• Girnaar Nodes

[ANALYSIS]: Where can I earn the best yields for Polygon (MATIC) tokens?


Alright, you seem to be sold on the future of Polygon. You have bought Polygon (MATIC) tokens and are now wondering where do I invest them to earn additional returns?


You have heard of terms such as Staking, Liquidity Mining, Yield Farming, and Lending. But you don’t know the potential yields of each and the key risks/ downsides of each.


In this post, we will explore the potential returns you can earn with Polygon tokens, the different ways you can earn them, and the risks/ downsides of each.


Before we begin a few things to note or disclaimers to give:

  1. This is not financial advice. This content is for educational purposes only. Please do your own research before investing.

  2. In this post, we will explore only decentralized apps or platforms for earning additional returns.
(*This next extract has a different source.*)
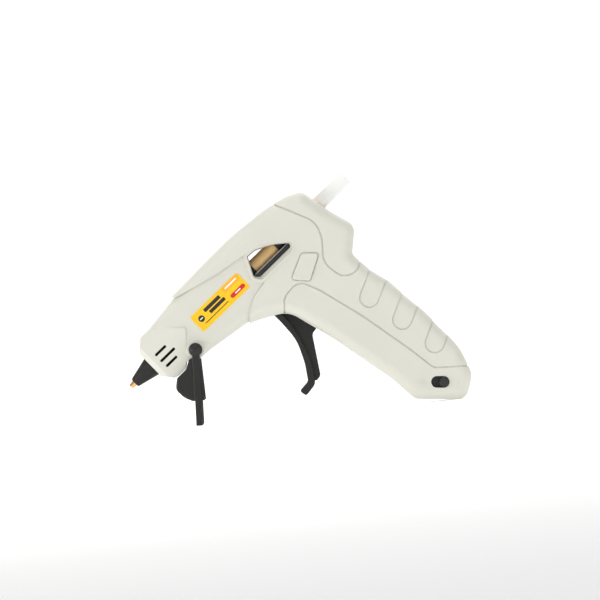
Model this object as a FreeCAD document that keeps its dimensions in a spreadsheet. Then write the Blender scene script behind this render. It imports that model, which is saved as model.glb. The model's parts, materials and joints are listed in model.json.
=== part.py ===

  3. I have actively tried each of the strategies discussed in this post and am still engaged in running a few of them.

  4. I actively stake my Polygon (MATIC) tokens with my own validator — Girnaar Nodes. Full disclosure: If you decide that staking is the best strategy for you and if stake with our node, we stand to derive some monetary benefits from this in the future. Currently, we are running our node at 0% commission.

With that out of the way, let’s analyze.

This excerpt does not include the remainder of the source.